Fuel reforming is the process of reacting hydrocarbons, including for example, methane, natural gas, gasoline, kerosene, diesel fuel, and gas-oil mixtures, with an oxygen carrier, such as air, purified air, oxygen, steam, water, or carbon dioxide, over a catalyst to produce a reformate product consisting of primarily H2 and CO, with minimal amounts of residual hydrocarbons. To be used effectively with a solid oxide fuel cell, the reforming process must be efficient and produce material having a relatively low content of hydrocarbons; for instance, no more than 1 mole % methane and no more than 0.2 mole % other hydrocarbons is desirable in some solid oxide fuel cell operations. Some current catalysts are capable of processing the reaction of hydrocarbons with an oxygen carrier to sufficient conversion to meet reformate product qualities. However, these current catalysts are prone to deactivation, the primary mechanism for this is thermal degradation brought on by the high temperatures that these catalysts typically operate at, and in addition some applications call for a large (greater than 100,000) number of thermal cycles, including exposing the catalyst to periods of lean operation, which further contributes to thermal degradation.
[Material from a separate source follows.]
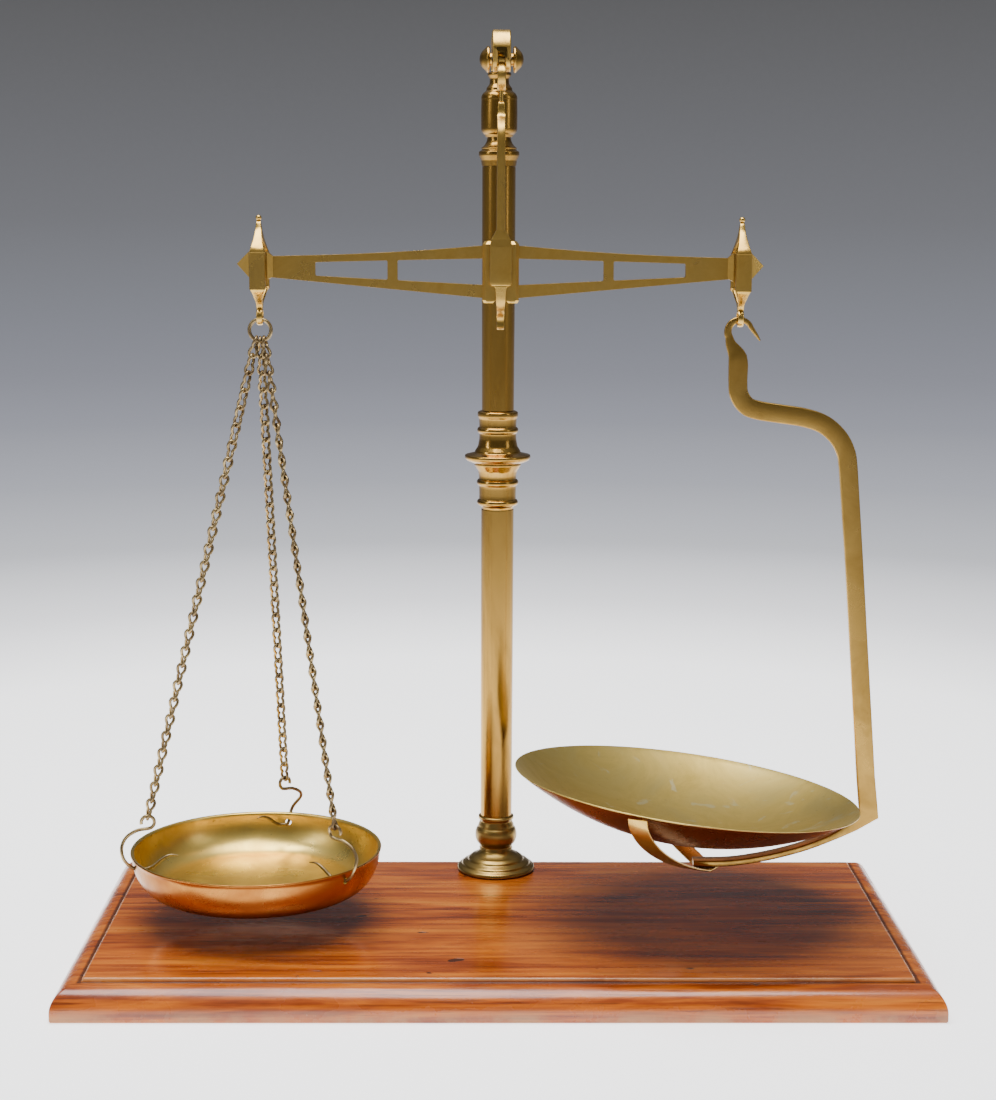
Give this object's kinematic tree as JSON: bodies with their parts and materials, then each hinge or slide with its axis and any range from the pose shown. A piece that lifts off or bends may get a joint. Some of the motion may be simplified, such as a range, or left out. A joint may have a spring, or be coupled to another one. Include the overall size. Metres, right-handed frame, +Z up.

Current means to overcome thermal degradation and improve durability include increasing the catalyst's metal content, employing a large volume of catalyst, or using complex catalyst support materials. Each of these approaches adds significant cost to the application. Thus, there is a need for an improved method for fuel reforming by catalytic partial oxidation and a need for a reformate catalyst element having improved durability and lower cost.